Background information
- Genres: Children's music, Christmas music
- Years active: 2014–present
- Labels: The End, Sony Masterworks
- Website: bandofmerrymakers.com

= Band of Merrymakers =

Band of Merrymakers is a holiday music supergroup created by songwriters Sam Hollander and Kevin Griffin in 2014. The group was established with the philanthropic goal of raising awareness and donations for non-profit organizations and charities. The group's debut album, Welcome to Our Christmas Party, was released on October 23, 2015, through Sony Masterworks.

==Conception==
Songwriters Sam Hollander and Kevin Griffin were discussing holiday music during a songwriting session in 2014. Noticing a lack of philanthropy and originality in holiday songs, they decided to create new songs that capture the spirit of family holidays.

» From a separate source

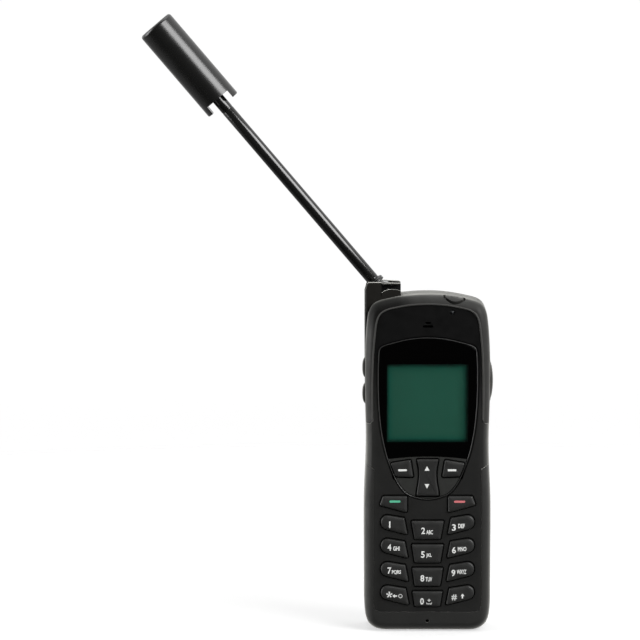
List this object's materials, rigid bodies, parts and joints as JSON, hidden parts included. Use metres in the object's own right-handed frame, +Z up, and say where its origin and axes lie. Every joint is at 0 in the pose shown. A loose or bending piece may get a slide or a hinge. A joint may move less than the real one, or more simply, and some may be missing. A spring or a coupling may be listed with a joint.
{
  "type": "satellite phone",
  "caption": "Handheld satellite phone with keypad, display, rubber bumpers, removable battery and a capped mast antenna that swivels from its upper left corner.",
  "frame": {"origin": "middle of the flat bottom face that the handset stands on", "axes": "+Z up along the handset, -Y is the keypad side, +X is to the right when looking at the keypad"},
  "size_m": [0.1478, 0.031, 0.2593],
  "materials": {
    "panel_plastic": "fine moulded grain, satin black",
    "shell_plastic": "moulded grain, matt charcoal",
    "bumper_rubber": "soft-touch rubber, dull charcoal",
    "grip_rubber": "soft-touch rubber, dull charcoal",
    "key_plastic": "satin black key caps with printed legends",
    "lens": "polished black lens with a clear window",
    "bezel_plastic": "satin charcoal",
    "display": "dark green liquid-crystal panel",
    "light_pipe": "clear light pipe",
    "sheet_metal": "bright tin plate",
    "screw_steel": "blackened steel",
    "gold_contact": "gold plate",
    "copper": "copper foil",
    "silicone": "milky silicone",
    "circuit_board": "green solder mask",
    "card_plastic": "plain white plastic",
    "guide_plastic": "natural engineering plastic",
    "turret_plastic": "satin dark brown-black",
    "mast_lacquer": "gloss black lacquer",
    "radome_plastic": "semi-gloss black"
  },
  "bodies": {
    "handset": {"front_housing": "panel_plastic", "upper_bumper": "bumper_rubber", "lower_bumper": "grip_rubber", "rear_housing": "shell_plastic", "screw_lower_left": "screw_steel", "screw_lower_right": "screw_steel", "screw_upper_left": "screw_steel", "screw_upper_right": "screw_steel", "display_lens": "lens", "navigation_bezel": "bezel_plastic", "lcd_module": "display", "status_light": "light_pipe", "earpiece": "sheet_metal", "microphone": "sheet_metal", "keypad_mat": "silicone", "main_board": "circuit_board", "rf_shield": "sheet_metal", "loudspeaker": "sheet_metal", "aerial_socket": "gold_contact", "data_socket": "sheet_metal", "power_socket": "sheet_metal", "headset_socket": "sheet_metal", "battery_contacts": "gold_contact", "sim_card": "card_plastic", "antenna_turret": "turret_plastic", "mast_guide_tube": "guide_plastic"},
    "soft_key_left_cap": {"soft_key_left": "key_plastic"},
    "soft_key_right_cap": {"soft_key_right": "key_plastic"},
    "call_key_cap": {"call_key": "key_plastic"},
    "end_key_cap": {"end_key": "key_plastic"},
    "key_1_cap": {"key_1": "key_plastic"},
    "key_2_cap": {"key_2": "key_plastic"},
    "key_3_cap": {"key_3": "key_plastic"},
    "key_4_cap": {"key_4": "key_plastic"},
    "key_5_cap": {"key_5": "key_plastic"},
    "key_6_cap": {"key_6": "key_plastic"},
    "key_7_cap": {"key_7": "key_plastic"},
    "key_8_cap": {"key_8": "key_plastic"},
    "key_9_cap": {"key_9": "key_plastic"},
    "key_star_cap": {"key_star": "key_plastic"},
    "key_0_cap": {"key_0": "key_plastic"},
    "key_hash_cap": {"key_hash": "key_plastic"},
    "rocker_cap": {"navigation_rocker": "key_plastic"},
    "volume_up_key_cap": {"volume_up_key": "grip_rubber"},
    "volume_down_key_cap": {"volume_down_key": "grip_rubber"},
    "power_cap": {"power_button": "grip_rubber"},
    "antenna": {"antenna_knuckle": "mast_lacquer", "mast_stop": "sheet_metal", "mast_bushing": "mast_lacquer", "mast_tube": "mast_lacquer", "antenna_radome": "radome_plastic", "helix_core": "guide_plastic", "helix_winding": "copper"},
    "headset_flap": {"headset_cover": "grip_rubber"},
    "data_flap": {"data_cover": "grip_rubber"},
    "aerial_flap": {"aerial_cover": "grip_rubber"},
    "latch": {"battery_latch": "key_plastic"},
    "battery": {"battery_cover": "shell_plastic", "battery_base": "shell_plastic", "battery_cell": "card_plastic"}
  },
  "joints": [
    {"name": "soft_key_left_press", "type": "slide", "parent": "handset", "child": "soft_key_left_cap", "axis": [0, 1, 0], "range_m": [0, 0.0004], "stiffness_N_per_m": 2500, "springref_m": -0.0001},
    {"name": "soft_key_right_press", "type": "slide", "parent": "handset", "child": "soft_key_right_cap", "axis": [0, 1, 0], "range_m": [0, 0.0004], "stiffness_N_per_m": 2500, "springref_m": -0.0001},
    {"name": "call_key_press", "type": "slide", "parent": "handset", "child": "call_key_cap", "axis": [0, 1, 0], "range_m": [0, 0.0004], "stiffness_N_per_m": 2500, "springref_m": -0.0001},
    {"name": "end_key_press", "type": "slide", "parent": "handset", "child": "end_key_cap", "axis": [0, 1, 0], "range_m": [0, 0.0004], "stiffness_N_per_m": 2500, "springref_m": -0.0001},
    {"name": "key_1_press", "type": "slide", "parent": "handset", "child": "key_1_cap", "axis": [0, 1, 0], "range_m": [0, 0.0004], "stiffness_N_per_m": 2500, "springref_m": -0.0001},
    {"name": "key_2_press", "type": "slide", "parent": "handset", "child": "key_2_cap", "axis": [0, 1, 0], "range_m": [0, 0.0004], "stiffness_N_per_m": 2500, "springref_m": -0.0001},
    {"name": "key_3_press", "type": "slide", "parent": "handset", "child": "key_3_cap", "axis": [0, 1, 0], "range_m": [0, 0.0004], "stiffness_N_per_m": 2500, "springref_m": -0.0001},
    {"name": "key_4_press", "type": "slide", "parent": "handset", "child": "key_4_cap", "axis": [0, 1, 0], "range_m": [0, 0.0004], "stiffness_N_per_m": 2500, "springref_m": -0.0001},
    {"name": "key_5_press", "type": "slide", "parent": "handset", "child": "key_5_cap", "axis": [0, 1, 0], "range_m": [0, 0.0004], "stiffness_N_per_m": 2500, "springref_m": -0.0001},
    {"name": "key_6_press", "type": "slide", "parent": "handset", "child": "key_6_cap", "axis": [0, 1, 0], "range_m": [0, 0.0004], "stiffness_N_per_m": 2500, "springref_m": -0.0001},
    {"name": "key_7_press", "type": "slide", "parent": "handset", "child": "key_7_cap", "axis": [0, 1, 0], "range_m": [0, 0.0004], "stiffness_N_per_m": 2500, "springref_m": -0.0001},
    {"name": "key_8_press", "type": "slide", "parent": "handset", "child": "key_8_cap", "axis": [0, 1, 0], "range_m": [0, 0.0004], "stiffness_N_per_m": 2500, "springref_m": -0.0001},
    {"name": "key_9_press", "type": "slide", "parent": "handset", "child": "key_9_cap", "axis": [0, 1, 0], "range_m": [0, 0.0004], "stiffness_N_per_m": 2500, "springref_m": -0.0001},
    {"name": "key_star_press", "type": "slide", "parent": "handset", "child": "key_star_cap", "axis": [0, 1, 0], "range_m": [0, 0.0004], "stiffness_N_per_m": 2500, "springref_m": -0.0001},
    {"name": "key_0_press", "type": "slide", "parent": "handset", "child": "key_0_cap", "axis": [0, 1, 0], "range_m": [0, 0.0004], "stiffness_N_per_m": 2500, "springref_m": -0.0001},
    {"name": "key_hash_press", "type": "slide", "parent": "handset", "child": "key_hash_cap", "axis": [0, 1, 0], "range_m": [0, 0.0004], "stiffness_N_per_m": 2500, "springref_m": -0.0001},
    {"name": "navigation_rock", "type": "hinge", "parent": "handset", "child": "rocker_cap", "pos_m": [0, -0.0124, 0.0654], "axis": [1, 0, 0], "range_deg": [-2.5, 2.5], "stiffness_Nm_per_rad": 0.24},
    {"name": "volume_up_key_press", "type": "slide", "parent": "handset", "child": "volume_up_key_cap", "axis": [1, 0, 0], "range_m": [0, 0.0004], "stiffness_N_per_m": 2500, "springref_m": -0.0001},
    {"name": "volume_down_key_press", "type": "slide", "parent": "handset", "child": "volume_down_key_cap", "axis": [1, 0, 0], "range_m": [0, 0.0004], "stiffness_N_per_m": 2500, "springref_m": -0.0001},
    {"name": "power_press", "type": "slide", "parent": "handset", "child": "power_cap", "axis": [0, 0.4226, -0.9063], "range_m": [0, 0.0004], "stiffness_N_per_m": 2500, "springref_m": -0.0001},
    {"name": "antenna_swivel", "type": "hinge", "parent": "handset", "child": "antenna", "pos_m": [-0.018, 0.0015, 0.1416], "axis": [0, 1, 0], "range_deg": [-49.5, 85.5]},
    {"name": "headset_cover_hinge", "type": "hinge", "parent": "handset", "child": "headset_flap", "pos_m": [0.0267, -0.0055, 0.097], "axis": [0, 1, 0], "range_deg": [0, 100]},
    {"name": "data_cover_hinge", "type": "hinge", "parent": "handset", "child": "data_flap", "pos_m": [0.00825, 0.0061, 0.00012], "axis": [1, 0, 0], "range_deg": [0, 100]},
    {"name": "aerial_cover_hinge", "type": "hinge", "parent": "handset", "child": "aerial_flap", "pos_m": [0.0125, 0.0139, 0.095], "axis": [-1, 0, 0], "range_deg": [0, 110]},
    {"name": "battery_latch_slide", "type": "slide", "parent": "handset", "child": "latch", "axis": [0, 0, 1], "range_m": [0, 0.0022], "stiffness_N_per_m": 600, "springref_m": -0.0005},
    {"name": "battery_removal", "type": "slide", "parent": "handset", "child": "battery", "axis": [0, 1, 0], "range_m": [0, 0.025]}
  ]
}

Some of their records include Band Aid and Lifebeat's A Very Special Christmas series.

==Release and Promotion==

===Release===
On October 23, 2015, Sony Masterworks released the debut album of Band of Merrymakers, titled "Welcome to Our Christmas Party." The album includes guest appearances from various artists, such as Christina Perri, Mark McGrath, and Natasha Bedingfield.

===Promotion===
Band of Merrymakers has made several appearances on TV shows such as Jimmy Kimmel Live, The TODAY Show, and Extra to promote their albums.

===Charts===
"Welcome to Our Christmas Party" peaked at number 9 on the iTunes Holiday Charts.

===Reviews===
- According to Entertainment Weekly, the album is catchy and anthemic and captures the childlike joy of the holiday season.
- PopSugar describes the album's lead single, "Snow Snow Snow," as irresistibly catchy and fun, perfect to get listeners into the holiday spirit.
- Perez Hilton praises the debut album of Band of Merrymakers as one of their favorites of the holiday season and highlights the lead single "Snow Snow Snow".

==Charity==
A portion of the proceeds went to the MusiCares Foundation.